Greenland indeed has strategic significance, which is why the United States sought and obtained extensive defense cooperation and basing rights there in 1951, through the Defense of Greenland Agreement. If that agreement, and subsequent supplemental agreements, are not working or are inadequate, Trump can make that case. But he has not done so. Instead, he spoke at the January 7 press conference as if those agreements, and the existing US base in Greenland, do not exist.
—Daniel Fried is the Weiser Family distinguished fellow at the Atlantic Council and a former US ambassador to Poland.
2. Why is Trump focused on Greenland right now?
Trump’s recently renewed interest in Greenland should come as no surprise to observers of the incoming administration’s foreign policy agenda. Given the incoming president’s appreciation of history and motivation to settle outstanding scores, the strategic acquisition of Greenland should be viewed as a natural first option to expand US territory in North America while securing his place in the history books.
A secondary yet equally important aspect of the Trump team’s focus on Greenland is the island’s rich mineral reserves and possible future as an alternative to China’s existing near-monopoly on rare earth minerals. Coupled with increased Russian activity in the region and China’s stated objective of becoming a near-Arctic state, the incoming administration undoubtedly views securing Greenland firmly within the US sphere of influence as a national security priority.
—Christian Bjørn Følsgaard is a senior advisor to the Atlantic Council’s Scowcroft Strategy Initiative within the Scowcroft Center for Strategy and Security.
3. What do Denmark and the rest of Europe make of all this?
As a matter of logistics, Trump couldn’t just “take over Greenland.” It’s a semi-autonomous part of Denmark, with its own prime minister, yet governed by Denmark’s constitution. That means any changes to its status require a constitutional amendment. Greenland does have the right to declare autonomy through a referendum. However, according to Danish researcher Ulrik Pram Gad, “Greenland is talking about becoming independent from Denmark, but no Greenlanders want to just switch to a new colonial master.” Further, full autonomy would mean Greenland would lose its association with Denmark, a wealthy member of the European Union, and a country upon which Greenland relies for annual subsidies.
If Trump is serious about this move—and so far, it appears that he may be—the incoming administration should be ready for a serious fight. Conservative politician Rasmus Jarlov, who heads the Danish parliament’s defense committee said on X, “To the extent that U.S. activities aim to take control of Danish territory, it must be prohibited and countered.

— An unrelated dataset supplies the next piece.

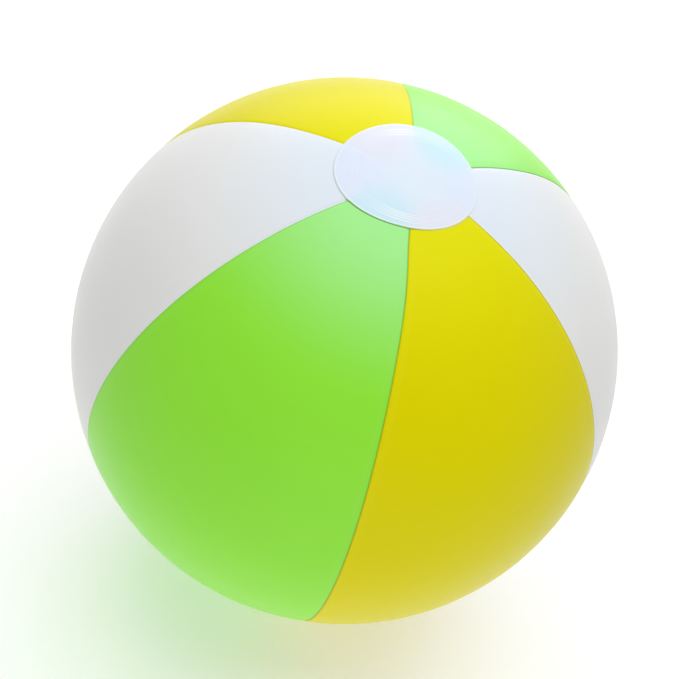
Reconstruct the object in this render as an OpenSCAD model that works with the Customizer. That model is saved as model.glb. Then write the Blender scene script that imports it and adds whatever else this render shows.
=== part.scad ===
// Inflatable beach ball: six lens-shaped film gores lap-welded edge to edge,
// closed by a plain round cap at the top pole and by a valve cap at the bottom
// pole. Origin at the ball's centre, +Z through the plain cap.

/* [Ball] */
// Diameter of the inflated ball
ball_d = 300; // [240:10:500]
// Thickness of the film
film_t = 0.25; // [0.20:0.05:0.40]
// Width of the lap weld along each seam
lap_w = 4; // [2:0.5:6]

/* [End caps] */
// Diameter of both round end caps
cap_d = 67; // [60:1:80]
// How far the gore tips run under the edge of a cap
tip_run = 9.5; // [8:0.5:12]
// Number of concentric weld ridges on a cap
ridge_n = 4; // [1:1:4]
// Distance from the cap's edge to its outermost weld ridge
ridge_in = 3.8; // [3:0.2:4.4]
// Spacing of the weld ridges
ridge_pitch = 1.4; // [1:0.1:1.5]
// Radius of the bead of a weld ridge
ridge_r = 0.18; // [0.12:0.02:0.19]

/* [Valve] */
// Outer radius of the valve's weld flange
flange_r = 15; // [13:0.5:18]
// Thickness of the weld flange
flange_t = 0.75; // [0.6:0.05:1]
// Outer radius of the soft well around the stem
well_r = 9.5; // [9.4:0.1:10.5]
// Wall of the soft well
well_t = 0.5; // [0.4:0.1:0.5]
// Depth of the soft well's floor below the ball's surface
well_d = 8.5; // [8:0.5:10]
// Outer radius of the stem
stem_r = 5.8; // [5.6:0.1:5.8]
// Depth of the stem's inner end below the ball's surface
stem_end = 14; // [13:0.5:18]
// Radius of the stem's bore, where a pump nozzle seats
bore_r = 2.9; // [2.5:0.1:3]
// Radius of the stem's mouth, which the plug closes
mouth_r = 3.3; // [3.3:0.05:3.5]
// Depth at which the wider mouth ends
mouth_end = 6.2; // [6:0.1:7]
// Thickness of the check flap
flap_t = 0.4; // [0.3:0.05:0.6]

/* [Hidden] */
$fn = 180;

R = ball_d / 2;              // outer face of the caps
gore_o = R - film_t;         // outer face of the gores
gore_i = R - 2 * film_t;     // inner face of the gores
lap_i = R - 3 * film_t;      // inner face of the weld laps
cap_a = asin(cap_d / 2 / R);
tip_a = asin((cap_d / 2 - tip_run) / R);
hinge_x = 7.75;              // plug strap's bend line, on the stem's +X side
hinge_d = 0.9;

film_white = [0.93, 0.94, 0.96];
film_yellow = [0.90, 0.87, 0.12];
film_green = [0.52, 0.86, 0.24];
film_clear = [0.86, 0.92, 0.97];
valve_clear = [0.90, 0.93, 0.95];

// Half-plane outline between two radii and two angles from the pole
module band(ro, ri, a0, a1) {
    big = 2 * R;
    intersection() {
        difference() {
            circle(r = ro);
            circle(r = ri);
        }
        polygon(concat([[0, 0]],
            [for (k = [0:8]) let (a = a0 + (a1 - a0) * k / 8) [big * sin(a), big * cos(a)]]));
    }
}

// One sixth of the ball's skin, with the lap that runs under the next gore
module gore(a) {
    rotate([0, 0, a]) {
        rotate_extrude(angle = 60) band(gore_o, gore_i, tip_a, 180 - tip_a);
        intersection() {
            rotate_extrude(angle = 80) band(gore_i, lap_i, tip_a, 180 - tip_a);
            rotate([0, 0, 60]) translate([0, -1, -R]) cube([R + 1, lap_w + 1, 2 * R]);
        }
        intersection() {
            rotate_extrude(angle = 60) band(gore_i + film_t / 2, lap_i, tip_a, 180 - tip_a);
            rotate([0, 0, 60]) translate([0, -1, -R]) cube([R + 1, 2, 2 * R]);
        }
    }
}

// Round end disc with its concentric weld ridges
module cap_disc() {
    rotate_extrude() band(R, R - film_t, 0, cap_a);
    for (k = [0:ridge_n - 1]) {
        ra = asin((cap_d / 2 - ridge_in - k * ridge_pitch) / R);
        rotate_extrude() translate([R * sin(ra), R * cos(ra)]) circle(r = ridge_r, $fn = 24);
    }
}

// Place a shape drawn with depth upward at the bottom pole
module at_valve() translate([0, 0, -R]) children();

module gore_yellow_front() color(film_yellow) gore(0);
module gore_white_right() color(film_white) gore(60);
module gore_green_back() color(film_green) gore(120);
module gore_yellow_back() color(film_yellow) gore(180);
module gore_white_left() color(film_white) gore(240);
module gore_green_front() color(film_green) gore(300);

module top_cap() color(film_clear) cap_disc();

module bottom_cap() color(film_clear)
    difference() {
        mirror([0, 0, 1]) cap_disc();
        at_valve() translate([0, 0, -1]) cylinder(r = well_r, h = 4);
    }

// Ring welded to the inner face of the bottom cap
module valve_flange() color(valve_clear)
    difference() {
        mirror([0, 0, 1]) rotate_extrude() band(R - film_t, R - film_t - flange_t, 0, asin(flange_r / R));
        at_valve() translate([0, 0, -1]) cylinder(r = well_r, h = 5);
    }

// Soft well that turns inside out as the stem is pulled out
module valve_diaphragm() color(valve_clear)
    at_valve() difference() {
        translate([0, 0, 0.4]) cylinder(r = well_r, h = well_d - 0.4);
        translate([0, 0, -1]) cylinder(r = well_r - well_t, h = well_d - well_t + 1);
        translate([0, 0, -1]) cylinder(r = stem_r + 0.05, h = well_d + 2);
    }

// Tube with the pump bore
module valve_stem() color(valve_clear)
    at_valve() difference() {
        translate([0, 0, 1.4]) cylinder(r = stem_r, h = stem_end - 1.4);
        translate([0, 0, -1]) cylinder(r = mouth_r, h = mouth_end + 1);
        translate([0, 0, -1]) cylinder(r = bore_r, h = stem_end + 2);
    }

// Short bent strap that keeps the plug on the stem
module plug_strap() color(valve_clear)
    at_valve() difference() {
        translate([0, 1.5, 0]) rotate([90, 0, 0]) linear_extrude(height = 3)
            polygon([[5, 3.6], [8.1, 3.6], [8.1, hinge_d], [7.4, hinge_d], [7.4, 2.9], [5, 2.9]]);
        cylinder(r = stem_r, h = 10);
    }

// Plug: round head, tapered nub, hinge ear and pull tab
module valve_plug() color(valve_clear)
    at_valve() {
        cylinder(r = stem_r, h = 1.3);
        translate([0, 0, 1]) cylinder(r1 = 3 + 0.3 * 0.7 / 3.7, r2 = 2.3, h = 4);
        translate([4, -1.6, 0.1]) cube([3.3, 3.2, hinge_d - 0.15]);
        translate([-8, -1.8, 0.1]) cube([4, 3.6, 0.9]);
    }

// Film disc that closes the stem's inner end
module check_flap() color(film_clear)
    at_valve() translate([0, 0, stem_end + 0.05]) union() {
        cylinder(r = 4.8, h = flap_t);
        translate([3, -2, 0]) cube([2.2, 4, flap_t]);
    }

gore_yellow_front();
gore_white_right();
gore_green_back();
gore_yellow_back();
gore_white_left();
gore_green_front();
top_cap();
bottom_cap();
valve_flange();
valve_diaphragm();
valve_stem();
plug_strap();
valve_plug();
check_flap();
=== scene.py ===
import math

import bpy
import numpy as np
from mathutils import Matrix, Vector


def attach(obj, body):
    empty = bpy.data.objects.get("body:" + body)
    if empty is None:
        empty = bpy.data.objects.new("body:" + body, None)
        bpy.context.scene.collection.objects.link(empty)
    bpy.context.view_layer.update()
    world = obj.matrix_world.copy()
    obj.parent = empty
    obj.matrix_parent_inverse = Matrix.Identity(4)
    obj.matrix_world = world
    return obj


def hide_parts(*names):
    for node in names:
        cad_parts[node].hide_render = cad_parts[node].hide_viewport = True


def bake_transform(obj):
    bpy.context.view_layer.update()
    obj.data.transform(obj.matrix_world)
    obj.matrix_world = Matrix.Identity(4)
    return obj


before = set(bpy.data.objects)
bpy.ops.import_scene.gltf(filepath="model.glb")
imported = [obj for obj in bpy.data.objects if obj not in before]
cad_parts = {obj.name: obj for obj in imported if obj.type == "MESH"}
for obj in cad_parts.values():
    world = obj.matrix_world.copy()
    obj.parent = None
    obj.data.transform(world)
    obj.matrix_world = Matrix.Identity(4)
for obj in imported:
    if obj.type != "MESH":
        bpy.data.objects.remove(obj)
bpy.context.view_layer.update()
MM = 0.001
R = 150.0            # outer face of the caps, mm
FILM = 0.25          # film thickness, mm
R_GORE = R - FILM
CAP_R = 33.5         # radius of an end cap, mm
TIP_R = 24.0         # the gore tips end at this radius under the caps, mm
WELL_R = 9.5
COL0 = math.asin(TIP_R / R)
WHITE, YELLOW, GREEN = "white", "yellow", "green"

# ------------------------------------------------------------------ helpers


def smooth(a, b, x):
    t = np.clip((np.asarray(x, float) - a) / (b - a), 0, 1)
    return t * t * (3 - 2 * t)


def lin(c):
    """sRGB 0..255 to linear 0..1."""
    out = []
    for v in c:
        v = v / 255
        out.append(v / 12.92 if v <= 0.04045 else ((v + 0.055) / 1.055) ** 2.4)
    return tuple(out) + (1.0,)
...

Then they can’t be there at all.” German Chancellor Olaf Scholz and French Foreign Minister Jean-Noël Barrot also both warned against any moves by Trump, with Scholz explicitly saying: “The principle of the inviolability of borders applies to every country, regardless of whether it lies to the east of us or the west, and every state must keep to it, regardless of whether it is a small country or a very powerful state.” This comment is reminiscent of language used to refer to Russia’s invasion of Ukraine.
—Rachel Rizzo
4. What is the endgame for Trump?
Europe-watchers should expect Trump and his team to get hooked on this idea of acquiring Greenland. That means it will not only be a source of transatlantic contention for the next four years, but could also be used as an attempted bargaining tool in Trump’s economic confrontation with Europe.
—Rachel Rizzo
Trump’s threats may be mere trolling. Trump seems to relish saying things that send people scurrying, chattering, and expressing outrage. Trump may also be seeking, as former Congressman Tom Malinowski shrewdly suggested, to distract from the difficulty of fulfilling the promises that got him elected, like lowering prices.
Trump’s threats may also be designed to throw Denmark and Greenland off balance as a prelude to some sort of negotiation under pressure, which Trump can then tout as a success for “America First.”

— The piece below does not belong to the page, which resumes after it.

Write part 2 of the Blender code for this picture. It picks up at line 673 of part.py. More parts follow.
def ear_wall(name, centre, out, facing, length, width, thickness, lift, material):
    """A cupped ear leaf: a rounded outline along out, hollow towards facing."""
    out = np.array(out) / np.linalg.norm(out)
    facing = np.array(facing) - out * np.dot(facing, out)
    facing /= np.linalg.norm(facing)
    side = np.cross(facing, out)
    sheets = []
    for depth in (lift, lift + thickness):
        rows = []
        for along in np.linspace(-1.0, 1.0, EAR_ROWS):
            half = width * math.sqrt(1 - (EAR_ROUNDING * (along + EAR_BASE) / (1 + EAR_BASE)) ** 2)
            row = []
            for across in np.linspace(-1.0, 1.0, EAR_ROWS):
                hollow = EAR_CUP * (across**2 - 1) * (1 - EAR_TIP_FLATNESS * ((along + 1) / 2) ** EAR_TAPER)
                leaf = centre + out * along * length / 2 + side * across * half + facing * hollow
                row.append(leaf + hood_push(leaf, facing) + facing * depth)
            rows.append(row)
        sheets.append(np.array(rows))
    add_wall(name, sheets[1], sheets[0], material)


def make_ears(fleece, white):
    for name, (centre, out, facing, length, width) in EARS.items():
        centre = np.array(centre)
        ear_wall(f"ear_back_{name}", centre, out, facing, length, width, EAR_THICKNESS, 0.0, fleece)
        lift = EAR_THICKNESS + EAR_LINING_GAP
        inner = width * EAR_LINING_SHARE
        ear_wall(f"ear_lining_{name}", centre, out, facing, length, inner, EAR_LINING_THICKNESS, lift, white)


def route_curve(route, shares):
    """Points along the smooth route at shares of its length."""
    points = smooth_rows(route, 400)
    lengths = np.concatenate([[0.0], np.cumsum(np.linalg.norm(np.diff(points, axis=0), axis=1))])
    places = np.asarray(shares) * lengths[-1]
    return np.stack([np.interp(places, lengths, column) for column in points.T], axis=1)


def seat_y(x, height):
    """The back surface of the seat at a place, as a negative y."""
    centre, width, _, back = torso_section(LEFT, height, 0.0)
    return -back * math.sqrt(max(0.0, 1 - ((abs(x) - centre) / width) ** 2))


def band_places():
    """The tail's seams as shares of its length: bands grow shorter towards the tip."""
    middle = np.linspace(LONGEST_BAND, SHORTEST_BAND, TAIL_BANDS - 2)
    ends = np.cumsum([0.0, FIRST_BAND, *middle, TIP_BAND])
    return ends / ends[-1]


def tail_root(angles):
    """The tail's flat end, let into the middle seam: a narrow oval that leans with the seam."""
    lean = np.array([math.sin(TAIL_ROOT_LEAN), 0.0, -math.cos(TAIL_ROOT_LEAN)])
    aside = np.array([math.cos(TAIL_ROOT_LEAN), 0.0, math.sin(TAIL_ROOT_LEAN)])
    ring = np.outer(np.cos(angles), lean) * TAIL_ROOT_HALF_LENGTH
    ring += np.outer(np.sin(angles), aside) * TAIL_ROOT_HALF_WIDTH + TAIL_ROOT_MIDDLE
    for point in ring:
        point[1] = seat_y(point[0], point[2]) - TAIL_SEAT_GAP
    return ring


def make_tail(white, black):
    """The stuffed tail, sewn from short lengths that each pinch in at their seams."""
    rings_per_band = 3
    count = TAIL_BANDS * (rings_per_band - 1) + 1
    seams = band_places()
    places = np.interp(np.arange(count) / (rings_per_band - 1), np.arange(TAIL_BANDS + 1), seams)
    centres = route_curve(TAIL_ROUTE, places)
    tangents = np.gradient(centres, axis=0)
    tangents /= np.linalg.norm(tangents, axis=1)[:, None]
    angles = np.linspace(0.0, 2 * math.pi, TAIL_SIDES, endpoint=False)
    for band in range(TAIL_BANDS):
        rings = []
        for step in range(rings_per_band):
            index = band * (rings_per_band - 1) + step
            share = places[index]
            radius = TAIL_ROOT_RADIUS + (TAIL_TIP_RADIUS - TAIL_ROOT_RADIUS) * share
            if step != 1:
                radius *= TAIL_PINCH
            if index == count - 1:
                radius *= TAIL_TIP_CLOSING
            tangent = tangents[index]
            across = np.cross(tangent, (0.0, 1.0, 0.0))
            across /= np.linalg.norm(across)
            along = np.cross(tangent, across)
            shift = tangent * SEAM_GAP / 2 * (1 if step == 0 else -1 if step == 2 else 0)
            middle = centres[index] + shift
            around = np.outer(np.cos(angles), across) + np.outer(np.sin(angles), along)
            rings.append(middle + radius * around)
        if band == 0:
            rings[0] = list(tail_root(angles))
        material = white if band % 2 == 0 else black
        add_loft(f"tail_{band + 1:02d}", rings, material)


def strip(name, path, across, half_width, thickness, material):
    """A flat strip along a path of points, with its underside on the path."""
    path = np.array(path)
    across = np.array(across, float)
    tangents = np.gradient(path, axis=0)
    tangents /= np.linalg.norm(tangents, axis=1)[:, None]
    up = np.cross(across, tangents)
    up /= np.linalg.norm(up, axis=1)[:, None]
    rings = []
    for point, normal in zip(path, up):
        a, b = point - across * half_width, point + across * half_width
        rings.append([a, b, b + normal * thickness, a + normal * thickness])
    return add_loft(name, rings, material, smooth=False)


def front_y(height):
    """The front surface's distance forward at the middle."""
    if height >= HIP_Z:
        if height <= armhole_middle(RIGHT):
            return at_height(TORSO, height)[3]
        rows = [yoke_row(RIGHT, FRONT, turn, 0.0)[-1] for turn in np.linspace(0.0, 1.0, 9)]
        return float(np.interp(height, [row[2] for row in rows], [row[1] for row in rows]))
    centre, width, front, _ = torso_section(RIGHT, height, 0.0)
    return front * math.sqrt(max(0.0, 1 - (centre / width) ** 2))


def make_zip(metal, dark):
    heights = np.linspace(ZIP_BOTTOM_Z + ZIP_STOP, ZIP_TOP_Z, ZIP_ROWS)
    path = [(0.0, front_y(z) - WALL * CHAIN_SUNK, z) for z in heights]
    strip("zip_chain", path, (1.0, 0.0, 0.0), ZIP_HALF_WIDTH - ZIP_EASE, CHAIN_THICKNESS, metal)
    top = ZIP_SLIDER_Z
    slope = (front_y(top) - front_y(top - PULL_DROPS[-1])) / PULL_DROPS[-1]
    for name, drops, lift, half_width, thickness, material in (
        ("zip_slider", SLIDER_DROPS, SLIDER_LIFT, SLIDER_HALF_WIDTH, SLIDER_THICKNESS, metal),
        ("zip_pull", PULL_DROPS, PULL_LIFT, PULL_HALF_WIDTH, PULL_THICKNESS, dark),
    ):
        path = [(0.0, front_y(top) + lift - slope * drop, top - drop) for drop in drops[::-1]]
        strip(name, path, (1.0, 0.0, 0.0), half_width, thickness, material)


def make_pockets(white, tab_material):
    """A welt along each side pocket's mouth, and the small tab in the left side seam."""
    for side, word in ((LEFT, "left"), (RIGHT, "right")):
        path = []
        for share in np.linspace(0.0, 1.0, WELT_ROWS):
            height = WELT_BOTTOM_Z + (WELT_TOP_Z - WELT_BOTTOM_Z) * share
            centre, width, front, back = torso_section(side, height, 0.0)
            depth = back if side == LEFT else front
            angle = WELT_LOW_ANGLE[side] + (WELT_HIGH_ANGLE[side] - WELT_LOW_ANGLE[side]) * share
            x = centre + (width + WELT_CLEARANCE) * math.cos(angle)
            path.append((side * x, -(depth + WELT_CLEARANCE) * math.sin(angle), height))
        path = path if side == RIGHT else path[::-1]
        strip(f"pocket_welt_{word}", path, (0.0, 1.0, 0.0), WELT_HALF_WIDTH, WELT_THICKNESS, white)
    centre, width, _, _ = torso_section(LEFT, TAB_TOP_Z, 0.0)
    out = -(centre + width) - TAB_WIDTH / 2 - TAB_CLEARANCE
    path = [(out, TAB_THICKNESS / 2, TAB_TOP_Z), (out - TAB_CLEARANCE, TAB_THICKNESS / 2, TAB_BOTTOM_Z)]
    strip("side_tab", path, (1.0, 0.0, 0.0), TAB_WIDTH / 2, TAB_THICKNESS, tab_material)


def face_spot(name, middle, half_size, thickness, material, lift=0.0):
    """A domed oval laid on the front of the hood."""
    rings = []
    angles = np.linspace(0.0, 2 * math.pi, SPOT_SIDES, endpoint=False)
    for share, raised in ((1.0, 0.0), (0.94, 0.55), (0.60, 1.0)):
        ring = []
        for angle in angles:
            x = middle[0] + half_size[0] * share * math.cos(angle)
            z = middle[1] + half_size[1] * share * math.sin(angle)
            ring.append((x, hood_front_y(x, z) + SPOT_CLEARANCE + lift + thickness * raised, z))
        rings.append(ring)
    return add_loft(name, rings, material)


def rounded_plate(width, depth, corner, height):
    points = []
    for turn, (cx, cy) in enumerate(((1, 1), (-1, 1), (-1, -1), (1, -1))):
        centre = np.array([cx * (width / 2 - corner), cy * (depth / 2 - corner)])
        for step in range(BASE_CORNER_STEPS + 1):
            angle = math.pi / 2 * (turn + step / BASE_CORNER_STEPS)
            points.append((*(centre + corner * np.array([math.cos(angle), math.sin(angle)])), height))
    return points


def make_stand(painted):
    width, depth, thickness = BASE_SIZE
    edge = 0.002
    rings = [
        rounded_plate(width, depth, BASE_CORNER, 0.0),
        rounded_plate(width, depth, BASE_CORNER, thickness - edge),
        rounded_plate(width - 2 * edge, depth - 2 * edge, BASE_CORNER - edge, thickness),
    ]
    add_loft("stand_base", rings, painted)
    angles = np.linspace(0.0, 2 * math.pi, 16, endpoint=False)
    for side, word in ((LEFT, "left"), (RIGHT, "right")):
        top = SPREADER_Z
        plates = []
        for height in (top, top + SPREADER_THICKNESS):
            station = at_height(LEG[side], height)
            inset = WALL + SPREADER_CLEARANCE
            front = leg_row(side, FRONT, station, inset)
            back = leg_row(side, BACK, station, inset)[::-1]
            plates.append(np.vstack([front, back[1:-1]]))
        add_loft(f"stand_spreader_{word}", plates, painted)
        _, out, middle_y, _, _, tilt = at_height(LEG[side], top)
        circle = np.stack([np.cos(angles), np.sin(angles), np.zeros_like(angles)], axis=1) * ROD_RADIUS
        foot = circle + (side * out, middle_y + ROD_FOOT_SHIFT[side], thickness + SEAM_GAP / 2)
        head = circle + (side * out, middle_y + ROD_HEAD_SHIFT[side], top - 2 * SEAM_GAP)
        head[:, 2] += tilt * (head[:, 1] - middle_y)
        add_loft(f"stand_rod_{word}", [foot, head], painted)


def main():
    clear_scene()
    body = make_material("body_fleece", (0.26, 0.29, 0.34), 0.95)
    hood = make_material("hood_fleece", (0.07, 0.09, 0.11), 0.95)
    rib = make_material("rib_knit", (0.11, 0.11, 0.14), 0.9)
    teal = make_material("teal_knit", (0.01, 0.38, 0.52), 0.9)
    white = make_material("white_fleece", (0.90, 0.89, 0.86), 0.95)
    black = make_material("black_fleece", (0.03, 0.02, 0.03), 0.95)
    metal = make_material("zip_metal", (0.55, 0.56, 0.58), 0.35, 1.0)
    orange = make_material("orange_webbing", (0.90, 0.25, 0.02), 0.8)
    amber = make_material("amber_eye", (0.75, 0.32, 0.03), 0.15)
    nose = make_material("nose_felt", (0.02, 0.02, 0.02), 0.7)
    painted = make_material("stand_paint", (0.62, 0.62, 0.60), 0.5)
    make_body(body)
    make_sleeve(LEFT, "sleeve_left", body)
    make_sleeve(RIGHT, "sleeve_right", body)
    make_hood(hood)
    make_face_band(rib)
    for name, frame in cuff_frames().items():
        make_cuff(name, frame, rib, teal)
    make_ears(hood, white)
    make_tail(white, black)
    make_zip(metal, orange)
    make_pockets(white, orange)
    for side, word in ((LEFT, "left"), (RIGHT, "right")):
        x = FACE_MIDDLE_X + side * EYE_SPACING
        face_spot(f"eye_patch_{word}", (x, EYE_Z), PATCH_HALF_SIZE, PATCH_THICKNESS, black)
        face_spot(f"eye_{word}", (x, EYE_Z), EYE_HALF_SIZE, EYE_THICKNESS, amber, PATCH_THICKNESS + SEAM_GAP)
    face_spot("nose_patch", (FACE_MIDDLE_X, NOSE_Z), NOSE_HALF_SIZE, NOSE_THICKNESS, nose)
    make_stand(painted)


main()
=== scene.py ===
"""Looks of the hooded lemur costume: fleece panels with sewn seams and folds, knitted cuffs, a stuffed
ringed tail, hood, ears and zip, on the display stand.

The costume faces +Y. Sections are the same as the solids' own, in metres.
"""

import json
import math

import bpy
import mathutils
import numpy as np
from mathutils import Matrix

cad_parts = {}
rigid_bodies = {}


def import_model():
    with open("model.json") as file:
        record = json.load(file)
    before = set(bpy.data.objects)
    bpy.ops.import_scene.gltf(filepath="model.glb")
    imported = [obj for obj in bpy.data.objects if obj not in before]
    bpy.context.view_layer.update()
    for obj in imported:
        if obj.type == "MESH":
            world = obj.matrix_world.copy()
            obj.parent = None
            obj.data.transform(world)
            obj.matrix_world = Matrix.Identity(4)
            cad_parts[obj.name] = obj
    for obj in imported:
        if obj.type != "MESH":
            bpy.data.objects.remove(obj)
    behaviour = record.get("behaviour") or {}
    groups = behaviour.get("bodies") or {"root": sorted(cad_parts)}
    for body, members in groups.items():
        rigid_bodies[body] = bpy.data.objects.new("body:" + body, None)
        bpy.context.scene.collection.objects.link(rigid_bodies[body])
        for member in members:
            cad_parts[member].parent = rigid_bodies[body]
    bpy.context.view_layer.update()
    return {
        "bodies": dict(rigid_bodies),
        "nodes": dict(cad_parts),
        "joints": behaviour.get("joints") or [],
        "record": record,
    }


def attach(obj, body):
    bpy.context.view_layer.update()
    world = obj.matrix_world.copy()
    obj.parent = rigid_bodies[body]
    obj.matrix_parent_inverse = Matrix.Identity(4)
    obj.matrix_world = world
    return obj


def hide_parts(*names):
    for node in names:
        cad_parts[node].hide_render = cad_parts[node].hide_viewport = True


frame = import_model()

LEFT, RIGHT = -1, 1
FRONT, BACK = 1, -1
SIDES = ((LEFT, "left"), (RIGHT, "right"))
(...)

In no case is the United States likely to start wars against allies and friends. For one thing, Trump would own the consequences, which would include hostile populations under occupation, a ruined NATO alliance system, and US isolation from its friends, to the delight of its adversaries Russia and China. Trump won election promising to end wars, not start new ones.
—Daniel Fried
While the president-elect’s desire to purchase Greenland outright may seem outlandish, former Trump administration officials have made convincing arguments for the island to enter into a free association compact with the United States in the event it decides to seek independence from Denmark, thereby securing its territorial integrity while achieving national independence.
—Christian Bjørn Følsgaard
5. What does this say about Trump’s approach to global affairs for the next four years?

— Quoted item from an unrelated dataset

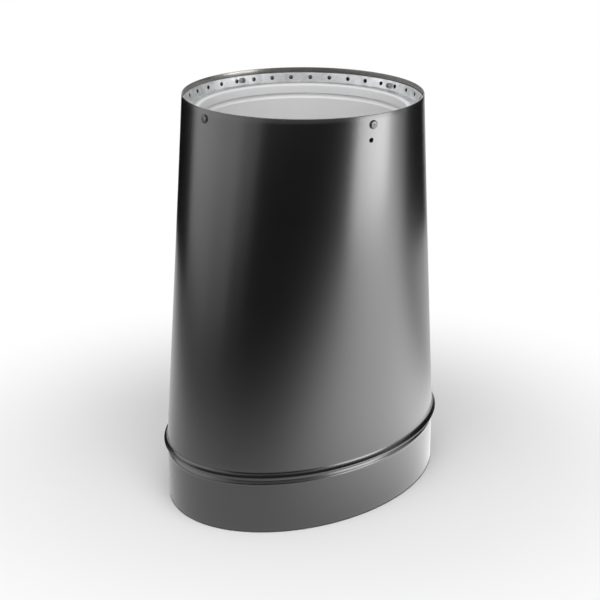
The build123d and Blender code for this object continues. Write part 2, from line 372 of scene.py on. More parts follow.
def startGroup(name, inputs, outputs):
    group = bpy.data.node_groups.new(name, "ShaderNodeTree")
    for socketName, value in inputs.items():
        socket = group.interface.new_socket(name=socketName, in_out="INPUT", socket_type="NodeSocketFloat")
        socket.default_value = value
    for socketName in outputs:
        group.interface.new_socket(name=socketName, in_out="OUTPUT", socket_type="NodeSocketFloat")
    return group, group.nodes.new("NodeGroupInput"), group.nodes.new("NodeGroupOutput")


def addNode(tree, kind):
    return tree.nodes.new("ShaderNode" + kind)


def setInputs(node, values):
    for socketName, value in values.items():
        node.inputs[socketName].default_value = value


def addMath(tree, operation, first, second=None, third=None):
    node = addNode(tree, "Math")
    node.operation = operation
    for socket, value in zip(node.inputs, (first, second, third)):
        if value is None:
            continue
        if isinstance(value, (int, float)):
            socket.default_value = value
        else:
            tree.links.new(value, socket)
    return node.outputs[0]


def objectPlace(tree):
    return addNode(tree, "TexCoord").outputs["Object"]


def pointValues(tree, name):
    node = addNode(tree, "Attribute")
    node.attribute_name = name
    return node.outputs["Fac"]


def addNoise(tree, vector, scale, detail, roughness=0.5):
    node = addNode(tree, "TexNoise")
    setInputs(node, {"Detail": detail, "Roughness": roughness})
    tree.links.new(vector, node.inputs["Vector"])
    if isinstance(scale, (int, float)):
        node.inputs["Scale"].default_value = scale
    else:
        tree.links.new(scale, node.inputs["Scale"])
    return node.outputs["Fac"]


def makePaintPeel():
    # the fine orange peel of sprayed paint, and its slow drift in gloss
    inputs = {"Grains per metre": 900, "Drifts per metre": 14, "Drift": 0.05}
    group, given, out = startGroup("paintPeel", inputs, ("Height", "Gloss"))
    place = objectPlace(group)
    fine = addNoise(group, place, given.outputs["Grains per metre"], 2)
    slow = addNoise(group, place, given.outputs["Drifts per metre"], 3)
    group.links.new(fine, out.inputs["Height"])
    drift = addMath(group, "MULTIPLY", addMath(group, "SUBTRACT", slow, 0.5), given.outputs["Drift"])
    group.links.new(drift, out.inputs["Gloss"])
    return group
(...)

This isn’t the first time Donald Trump has pitched the idea of buying Greenland. This happened during his first term, but he was rebuffed by everyone—including Greenland and Denmark. He sees his second term as a chance to both finish what he started the first time around and to return to the global stage with a “rule with an iron fist” approach to geopolitics. If President Joe Biden made a 180-degree turn for US foreign policy when he entered office, promising allies and partners that “America is back,” expect that approach to turn 180 degrees in the opposite direction.
—Rachel Rizzo
On a deeper level, Trump’s threats of war and annexation speak to a way of thinking about power in the world that goes back to the nineteenth century and before—power through territorial conquest—and turns away from US grand strategy starting in the twentieth century.
US grand strategy after 1945 was based on the idea that the United States could be a friend of all nations that shared its core values, and it has brought generations of general peace and prosperity. No doubt this strategy needs another adjustment to meet the times. But throwing out US grand strategy in favor of war, territorial conquest, occupation, and threats would not make the United States great again. It would make the United States a mere mimic of Putinism and a reflection of the mid-twentieth century aggressor nations of Germany, Italy, and Japan.
Trump’s threats may be bluster or tactical, but they reveal a dark side of power unworthy of any US president. Put into practice, they would reduce the United States to a mere bully that rules through force and fear, assuredly triggering a reaction against it, as well as ending US alliances. That’s quite a degeneration from the tradition that Trump inherits.